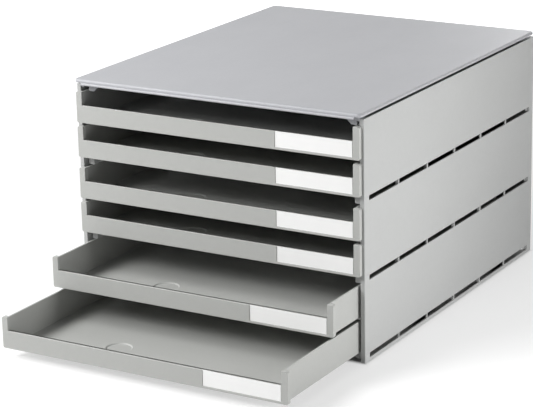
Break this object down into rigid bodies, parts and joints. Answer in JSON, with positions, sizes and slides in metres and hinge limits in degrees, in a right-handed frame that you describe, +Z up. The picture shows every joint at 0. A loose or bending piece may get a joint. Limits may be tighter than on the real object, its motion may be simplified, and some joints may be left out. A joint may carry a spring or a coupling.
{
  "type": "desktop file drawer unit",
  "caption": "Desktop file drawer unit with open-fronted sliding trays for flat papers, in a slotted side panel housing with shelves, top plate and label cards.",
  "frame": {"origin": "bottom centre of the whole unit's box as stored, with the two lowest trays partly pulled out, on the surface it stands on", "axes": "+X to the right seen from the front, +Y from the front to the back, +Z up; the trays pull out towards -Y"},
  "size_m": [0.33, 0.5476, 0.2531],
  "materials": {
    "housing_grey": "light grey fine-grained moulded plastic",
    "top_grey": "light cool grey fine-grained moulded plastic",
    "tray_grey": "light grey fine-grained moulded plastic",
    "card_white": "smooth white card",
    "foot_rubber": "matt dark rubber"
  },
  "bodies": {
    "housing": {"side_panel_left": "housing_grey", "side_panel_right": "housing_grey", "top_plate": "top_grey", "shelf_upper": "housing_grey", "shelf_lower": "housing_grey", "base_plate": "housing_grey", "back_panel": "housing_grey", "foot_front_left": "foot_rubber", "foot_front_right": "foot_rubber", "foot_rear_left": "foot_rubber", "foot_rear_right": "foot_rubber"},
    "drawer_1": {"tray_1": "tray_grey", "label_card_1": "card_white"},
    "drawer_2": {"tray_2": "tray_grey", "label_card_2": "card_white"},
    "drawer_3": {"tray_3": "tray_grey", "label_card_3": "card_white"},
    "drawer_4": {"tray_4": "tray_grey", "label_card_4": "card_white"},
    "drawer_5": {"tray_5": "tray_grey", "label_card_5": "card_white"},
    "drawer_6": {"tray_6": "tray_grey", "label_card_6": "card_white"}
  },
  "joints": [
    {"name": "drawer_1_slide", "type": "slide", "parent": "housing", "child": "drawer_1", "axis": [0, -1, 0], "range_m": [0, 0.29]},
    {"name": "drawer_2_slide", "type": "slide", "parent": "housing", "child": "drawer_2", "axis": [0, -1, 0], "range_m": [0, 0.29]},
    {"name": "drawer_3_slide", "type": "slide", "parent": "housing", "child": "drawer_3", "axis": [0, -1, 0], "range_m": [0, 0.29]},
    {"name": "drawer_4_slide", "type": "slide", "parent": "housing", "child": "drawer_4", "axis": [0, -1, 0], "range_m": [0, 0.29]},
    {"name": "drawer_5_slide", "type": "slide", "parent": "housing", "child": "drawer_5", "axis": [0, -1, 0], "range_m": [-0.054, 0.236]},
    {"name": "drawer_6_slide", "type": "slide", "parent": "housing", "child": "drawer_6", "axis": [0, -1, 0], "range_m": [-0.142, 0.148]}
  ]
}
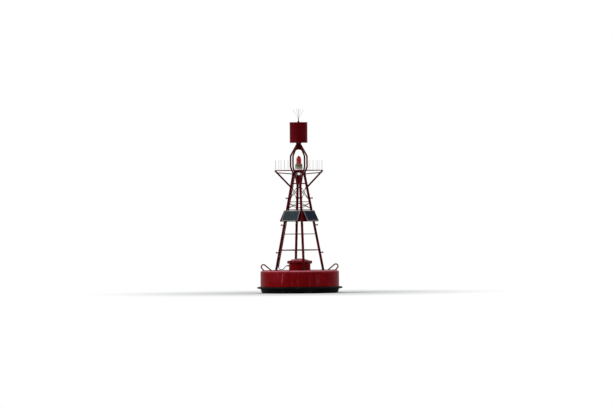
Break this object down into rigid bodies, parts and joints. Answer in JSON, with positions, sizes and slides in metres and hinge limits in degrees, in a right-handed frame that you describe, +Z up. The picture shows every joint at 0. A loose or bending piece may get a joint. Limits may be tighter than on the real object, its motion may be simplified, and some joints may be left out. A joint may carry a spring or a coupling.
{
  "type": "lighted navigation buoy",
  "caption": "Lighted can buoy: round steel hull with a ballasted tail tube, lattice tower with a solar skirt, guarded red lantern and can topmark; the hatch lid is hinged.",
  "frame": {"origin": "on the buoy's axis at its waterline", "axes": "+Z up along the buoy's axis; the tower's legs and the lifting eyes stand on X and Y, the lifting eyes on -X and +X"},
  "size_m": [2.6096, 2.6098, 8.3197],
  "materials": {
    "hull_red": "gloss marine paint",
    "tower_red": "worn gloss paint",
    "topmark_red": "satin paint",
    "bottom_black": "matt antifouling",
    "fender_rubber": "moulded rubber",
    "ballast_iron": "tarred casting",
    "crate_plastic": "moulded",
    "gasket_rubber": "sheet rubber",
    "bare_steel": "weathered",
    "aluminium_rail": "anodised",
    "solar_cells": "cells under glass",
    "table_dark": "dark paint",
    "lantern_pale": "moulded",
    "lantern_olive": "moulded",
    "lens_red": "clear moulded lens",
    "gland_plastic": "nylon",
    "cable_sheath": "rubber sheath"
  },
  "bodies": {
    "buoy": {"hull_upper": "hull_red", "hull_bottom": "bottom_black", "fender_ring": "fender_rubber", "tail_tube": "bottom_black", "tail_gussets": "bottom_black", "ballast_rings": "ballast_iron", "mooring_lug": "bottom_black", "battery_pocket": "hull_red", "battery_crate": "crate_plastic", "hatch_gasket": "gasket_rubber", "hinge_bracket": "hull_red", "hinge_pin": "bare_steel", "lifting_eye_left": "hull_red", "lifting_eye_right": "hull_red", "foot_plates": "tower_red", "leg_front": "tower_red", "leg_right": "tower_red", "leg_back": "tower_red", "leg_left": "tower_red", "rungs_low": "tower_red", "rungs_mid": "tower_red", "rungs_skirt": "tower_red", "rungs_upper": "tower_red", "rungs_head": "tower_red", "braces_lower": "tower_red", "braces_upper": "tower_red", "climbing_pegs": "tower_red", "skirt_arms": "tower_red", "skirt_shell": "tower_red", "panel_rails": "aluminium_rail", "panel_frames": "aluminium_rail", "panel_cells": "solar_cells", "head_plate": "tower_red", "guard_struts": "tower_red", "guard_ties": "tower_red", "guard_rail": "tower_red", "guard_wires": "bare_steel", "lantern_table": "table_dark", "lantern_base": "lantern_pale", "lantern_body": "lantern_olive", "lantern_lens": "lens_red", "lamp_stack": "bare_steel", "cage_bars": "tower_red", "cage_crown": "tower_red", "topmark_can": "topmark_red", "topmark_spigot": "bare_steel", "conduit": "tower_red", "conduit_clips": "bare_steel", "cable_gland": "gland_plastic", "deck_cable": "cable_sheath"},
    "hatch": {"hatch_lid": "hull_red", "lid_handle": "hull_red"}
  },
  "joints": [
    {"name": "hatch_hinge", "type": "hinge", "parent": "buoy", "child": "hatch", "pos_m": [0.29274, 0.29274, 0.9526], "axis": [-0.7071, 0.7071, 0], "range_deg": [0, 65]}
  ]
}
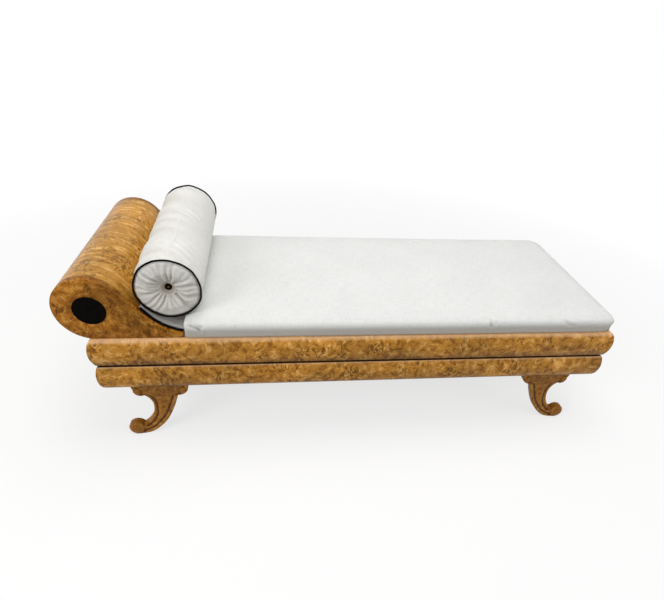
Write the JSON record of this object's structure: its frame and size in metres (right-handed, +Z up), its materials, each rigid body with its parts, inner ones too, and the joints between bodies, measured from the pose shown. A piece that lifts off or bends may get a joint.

■ **WHAT TO PRODUCE**: Every line of the data above should be copied exactly.

■ **OUTPUT OF THE EXERCISE**:
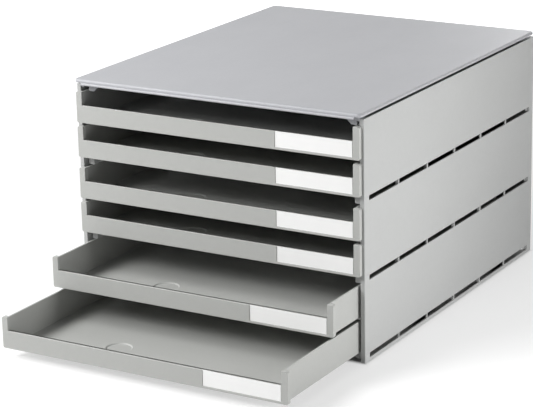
Break this object down into rigid bodies, parts and joints. Answer in JSON, with positions, sizes and slides in metres and hinge limits in degrees, in a right-handed frame that you describe, +Z up. The picture shows every joint at 0. A loose or bending piece may get a joint. Limits may be tighter than on the real object, its motion may be simplified, and some joints may be left out. A joint may carry a spring or a coupling.
{
  "type": "desktop file drawer unit",
  "caption": "Desktop file drawer unit with open-fronted sliding trays for flat papers, in a slotted side panel housing with shelves, top plate and label cards.",
  "frame": {"origin": "bottom centre of the whole unit's box as stored, with the two lowest trays partly pulled out, on the surface it stands on", "axes": "+X to the right seen from the front, +Y from the front to the back, +Z up; the trays pull out towards -Y"},
  "size_m": [0.33, 0.5476, 0.2531],
  "materials": {
    "housing_grey": "light grey fine-grained moulded plastic",
    "top_grey": "light cool grey fine-grained moulded plastic",
    "tray_grey": "light grey fine-grained moulded plastic",
    "card_white": "smooth white card",
    "foot_rubber": "matt dark rubber"
  },
  "bodies": {
    "housing": {"side_panel_left": "housing_grey", "side_panel_right": "housing_grey", "top_plate": "top_grey", "shelf_upper": "housing_grey", "shelf_lower": "housing_grey", "base_plate": "housing_grey", "back_panel": "housing_grey", "foot_front_left": "foot_rubber", "foot_front_right": "foot_rubber", "foot_rear_left": "foot_rubber", "foot_rear_right": "foot_rubber"},
    "drawer_1": {"tray_1": "tray_grey", "label_card_1": "card_white"},
    "drawer_2": {"tray_2": "tray_grey", "label_card_2": "card_white"},
    "drawer_3": {"tray_3": "tray_grey", "label_card_3": "card_white"},
    "drawer_4": {"tray_4": "tray_grey", "label_card_4": "card_white"},
    "drawer_5": {"tray_5": "tray_grey", "label_card_5": "card_white"},
    "drawer_6": {"tray_6": "tray_grey", "label_card_6": "card_white"}
  },
  "joints": [
    {"name": "drawer_1_slide", "type": "slide", "parent": "housing", "child": "drawer_1", "axis": [0, -1, 0], "range_m": [0, 0.29]},
    {"name": "drawer_2_slide", "type": "slide", "parent": "housing", "child": "drawer_2", "axis": [0, -1, 0], "range_m": [0, 0.29]},
    {"name": "drawer_3_slide", "type": "slide", "parent": "housing", "child": "drawer_3", "axis": [0, -1, 0], "range_m": [0, 0.29]},
    {"name": "drawer_4_slide", "type": "slide", "parent": "housing", "child": "drawer_4", "axis": [0, -1, 0], "range_m": [0, 0.29]},
    {"name": "drawer_5_slide", "type": "slide", "parent": "housing", "child": "drawer_5", "axis": [0, -1, 0], "range_m": [-0.054, 0.236]},
    {"name": "drawer_6_slide", "type": "slide", "parent": "housing", "child": "drawer_6", "axis": [0, -1, 0], "range_m": [-0.142, 0.148]}
  ]
}
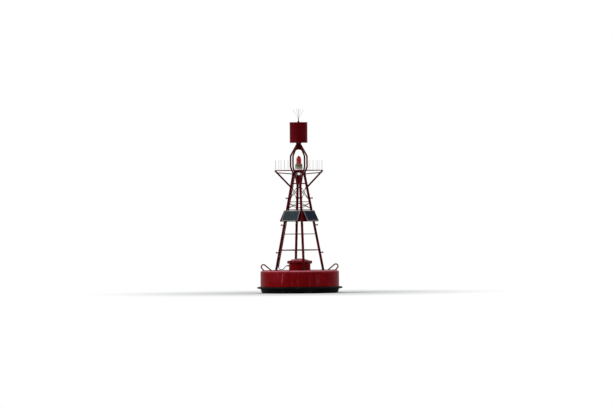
Break this object down into rigid bodies, parts and joints. Answer in JSON, with positions, sizes and slides in metres and hinge limits in degrees, in a right-handed frame that you describe, +Z up. The picture shows every joint at 0. A loose or bending piece may get a joint. Limits may be tighter than on the real object, its motion may be simplified, and some joints may be left out. A joint may carry a spring or a coupling.
{
  "type": "lighted navigation buoy",
  "caption": "Lighted can buoy: round steel hull with a ballasted tail tube, lattice tower with a solar skirt, guarded red lantern and can topmark; the hatch lid is hinged.",
  "frame": {"origin": "on the buoy's axis at its waterline", "axes": "+Z up along the buoy's axis; the tower's legs and the lifting eyes stand on X and Y, the lifting eyes on -X and +X"},
  "size_m": [2.6096, 2.6098, 8.3197],
  "materials": {
    "hull_red": "gloss marine paint",
    "tower_red": "worn gloss paint",
    "topmark_red": "satin paint",
    "bottom_black": "matt antifouling",
    "fender_rubber": "moulded rubber",
    "ballast_iron": "tarred casting",
    "crate_plastic": "moulded",
    "gasket_rubber": "sheet rubber",
    "bare_steel": "weathered",
    "aluminium_rail": "anodised",
    "solar_cells": "cells under glass",
    "table_dark": "dark paint",
    "lantern_pale": "moulded",
    "lantern_olive": "moulded",
    "lens_red": "clear moulded lens",
    "gland_plastic": "nylon",
    "cable_sheath": "rubber sheath"
  },
  "bodies": {
    "buoy": {"hull_upper": "hull_red", "hull_bottom": "bottom_black", "fender_ring": "fender_rubber", "tail_tube": "bottom_black", "tail_gussets": "bottom_black", "ballast_rings": "ballast_iron", "mooring_lug": "bottom_black", "battery_pocket": "hull_red", "battery_crate": "crate_plastic", "hatch_gasket": "gasket_rubber", "hinge_bracket": "hull_red", "hinge_pin": "bare_steel", "lifting_eye_left": "hull_red", "lifting_eye_right": "hull_red", "foot_plates": "tower_red", "leg_front": "tower_red", "leg_right": "tower_red", "leg_back": "tower_red", "leg_left": "tower_red", "rungs_low": "tower_red", "rungs_mid": "tower_red", "rungs_skirt": "tower_red", "rungs_upper": "tower_red", "rungs_head": "tower_red", "braces_lower": "tower_red", "braces_upper": "tower_red", "climbing_pegs": "tower_red", "skirt_arms": "tower_red", "skirt_shell": "tower_red", "panel_rails": "aluminium_rail", "panel_frames": "aluminium_rail", "panel_cells": "solar_cells", "head_plate": "tower_red", "guard_struts": "tower_red", "guard_ties": "tower_red", "guard_rail": "tower_red", "guard_wires": "bare_steel", "lantern_table": "table_dark", "lantern_base": "lantern_pale", "lantern_body": "lantern_olive", "lantern_lens": "lens_red", "lamp_stack": "bare_steel", "cage_bars": "tower_red", "cage_crown": "tower_red", "topmark_can": "topmark_red", "topmark_spigot": "bare_steel", "conduit": "tower_red", "conduit_clips": "bare_steel", "cable_gland": "gland_plastic", "deck_cable": "cable_sheath"},
    "hatch": {"hatch_lid": "hull_red", "lid_handle": "hull_red"}
  },
  "joints": [
    {"name": "hatch_hinge", "type": "hinge", "parent": "buoy", "child": "hatch", "pos_m": [0.29274, 0.29274, 0.9526], "axis": [-0.7071, 0.7071, 0], "range_deg": [0, 65]}
  ]
}
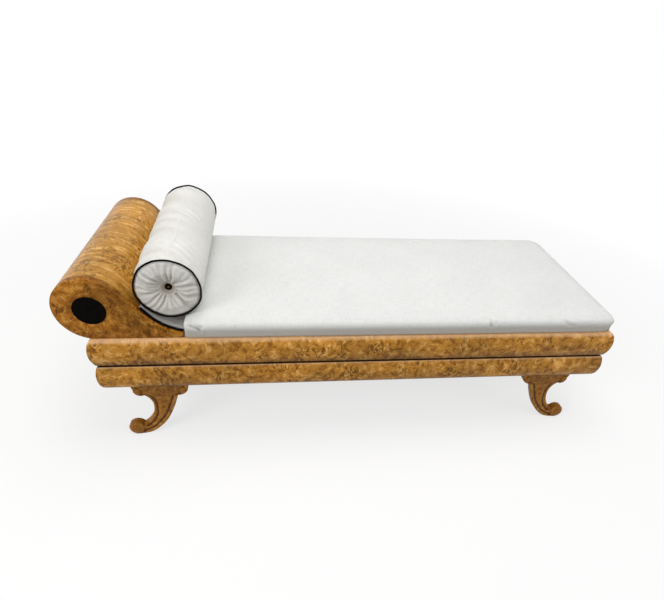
Write the JSON record of this object's structure: its frame and size in metres (right-handed, +Z up), its materials, each rigid body with its parts, inner ones too, and the joints between bodies, measured from the pose shown. A piece that lifts off or bends may get a joint.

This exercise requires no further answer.